The fourth of July is a day to remember, with gratitude, the founding of the nation and the gifts that our forbears gave us and that have been blessings to the world -- and there are many. It's also a day to remember - with both gratitude and sadness - the sacrifices, and the courage, of men and women who have fought for liberty in this country -- not just in wars, but in the civil rights and labor and other liberation movements. But it's also good to remember that Independence Day is not a Christian holiday, especially in it's more prideful expressions. Our God is the God of all people, including those who worship differently: in the Christian faith, there's no room for national pride. Our waters are not better than their waters. They're all God's waters.
I'd like to end with a prayer, a hymn, called "This Is My Song." It was written by a young man named Lloyd Stone (1912-1993) using the Finlandia melody composed by Jean Sibelius.
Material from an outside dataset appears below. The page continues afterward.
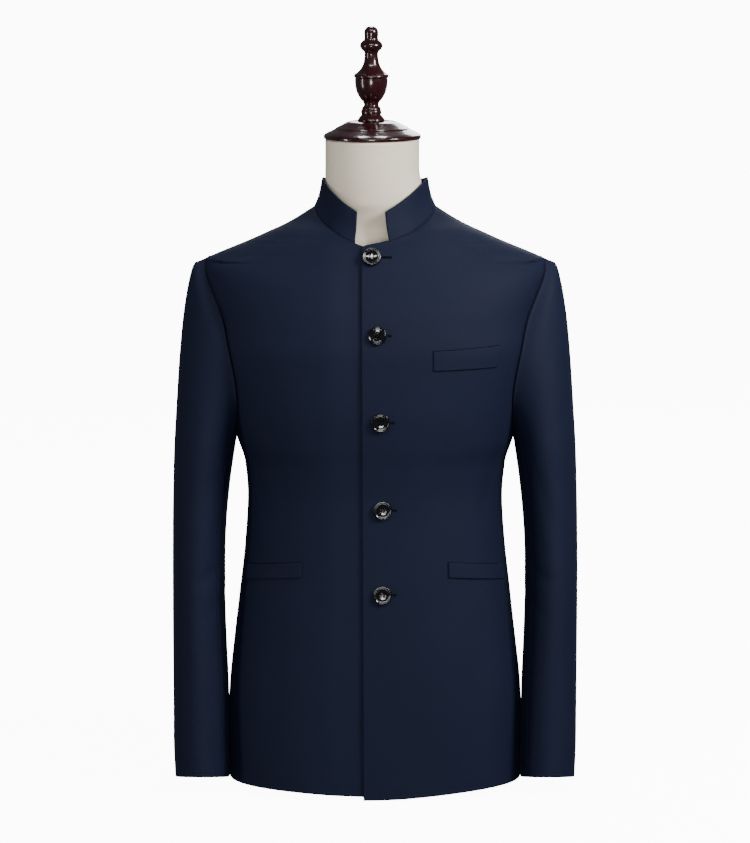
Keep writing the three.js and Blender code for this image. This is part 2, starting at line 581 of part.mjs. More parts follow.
// Level rings with a lid at each end.
function ringBody(rings) {
  const positions = [];
  const index = [];
  const count = rings[0].length;
  rings.forEach((ring) => ring.forEach((p) => positions.push(p.x, p.y, p.z)));
  for (let j = 0; j < rings.length - 1; j += 1) {
    for (let i = 0; i < count; i += 1) {
      const a = j * count + i;
      const b = j * count + ((i + 1) % count);
      index.push(a, b, b + count, a, b + count, a + count);
    }
  }
  const top = (rings.length - 1) * count;
  for (let i = 1; i < count - 1; i += 1) {
    index.push(0, i + 1, i);
    index.push(top, top + i, top + i + 1);
  }
  return facingOut(positions, index);
}

function makeForm() {
  const drop = (CLOTH_WALL + FORM_SEAT_GAP) / Math.cos(Math.atan2(
    NECK_POINT.z - SHOULDER_TIP.z,
    SHOULDER_TIP.x - NECK_POINT.x,
  ));
  const ridge = TORSO_RIDGE.map((row) => ({ ...row, half: lookup(JACKET, "z", row.z + drop, "half"), power: FORM_RIDGE_POWER }));
  const sections = [...TORSO, ...ridge, ...TORSO_NECK];
  const rings = sections.map((row) => Array.from({ length: FORM_FACETS.torso }, (_, i) => {
    const angle = (2 * Math.PI * i) / FORM_FACETS.torso;
    const c = Math.cos(angle);
    const s = Math.sin(angle);
    const depth = s < 0 ? row.front : row.back;
    const shift = FORM_AXIS_X * smooth((row.z - FORM_NECK_LEAN.from) / FORM_NECK_LEAN.over);
    const bend = 2 / row.power;
    return vec(
      shift + row.half * Math.sign(c) * Math.abs(c) ** bend,
      depth * Math.sign(s) * Math.abs(s) ** bend,
      row.z,
    );
  }));
  add(form, "form_torso", ringBody(rings), LINEN);

  const turned = (profile, facets) => {
    const geometry = new THREE.LatheGeometry(profile.map((row) => new THREE.Vector2(row.r, row.z)), facets);
    return geometry.rotateX(Math.PI / 2);
  };
  add(form, "neck_cap", turned(NECK_CAP, FORM_FACETS.cap), CHERRY).position.x = FORM_AXIS_X;
  add(form, "finial", turned(FINIAL, FORM_FACETS.finial), CHERRY).position.x = FINIAL_AXIS_X;

  const oval = new THREE.Shape().absellipse(0, 0, BASE.halfWidth, BASE.halfDepth, 0, 2 * Math.PI);
  const plinth = new THREE.ExtrudeGeometry(oval, {
    depth: BASE.height - 2 * BASE.bevel,
    bevelSize: BASE.bevel,
    bevelThickness: BASE.bevel,
    bevelOffset: -BASE.bevel,
    bevelSegments: 1,
    curveSegments: FORM_FACETS.base,
  });
  add(form, "form_base", plinth, CHERRY).position.z = BASE.bevel;
}

makeFronts();
makeBacks();
makeSleeves();
makeCollar();
addWelt("chest_welt", CHEST_WELT, 1, WELT_CELLS.chest);
addWelt("hip_welt_left", HIP_WELT, 1, WELT_CELLS.hip);
addWelt("hip_welt_right", HIP_WELT, -1, WELT_CELLS.hip);
makeButtons();
makeForm();

const model = new THREE.Group();
model.add(jacket, form);

export default model;
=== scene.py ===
import bpy
import numpy as np
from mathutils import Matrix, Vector


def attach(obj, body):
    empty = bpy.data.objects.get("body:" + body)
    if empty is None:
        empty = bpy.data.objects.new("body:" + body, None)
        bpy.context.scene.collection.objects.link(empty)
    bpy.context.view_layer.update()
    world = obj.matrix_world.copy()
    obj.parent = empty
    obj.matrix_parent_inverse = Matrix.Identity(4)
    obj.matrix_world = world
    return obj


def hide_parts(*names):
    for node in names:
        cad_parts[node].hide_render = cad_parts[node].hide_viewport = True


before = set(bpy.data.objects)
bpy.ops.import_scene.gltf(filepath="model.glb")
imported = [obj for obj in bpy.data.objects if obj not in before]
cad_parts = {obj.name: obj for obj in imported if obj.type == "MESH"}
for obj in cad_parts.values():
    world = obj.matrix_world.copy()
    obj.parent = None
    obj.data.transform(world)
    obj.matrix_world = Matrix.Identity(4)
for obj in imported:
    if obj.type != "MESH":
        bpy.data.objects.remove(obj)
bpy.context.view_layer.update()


# The form's base: a low oval of dark cherry with an eased edge, lacquered to a gloss.
# It stands under the hem, which hides it from in front.
MM = 0.001


class Socket:
    """One output of a shader node, so that shader maths reads as plain maths."""

    def __init__(self, look, out):
        self.look, self.out = look, out

    def __add__(self, other):
        return self.look.maths("ADD", self, other)

    def __sub__(self, other):
        return self.look.maths("SUBTRACT", self, other)

    def __mul__(self, other):
        return self.look.maths("MULTIPLY", self, other)

    __radd__, __rmul__ = __add__, __mul__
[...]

Finlandia was a patriotic symphony and patriotic Finnish words have been written for it, but these words were written in 1934, just before that giant bloodletting, east and west, fueled by national and racial pride of all kinds.
This is my song, Oh God of all the nations,
A song of peace for lands afar and mine.
This is my home, the country where my heart is;
Here are my hopes, my dreams, my sacred shrine.
But other hearts in other lands are beating,
With hopes and dreams as true and high as mine.
My country’s skies are bluer than the ocean,
And sunlight beams on cloverleaf and pine.
But other lands have sunlight too and clover,
And skies are everywhere as blue as mine.
Oh hear my song, oh God of all the nations,
A song of peace for their land and for mine.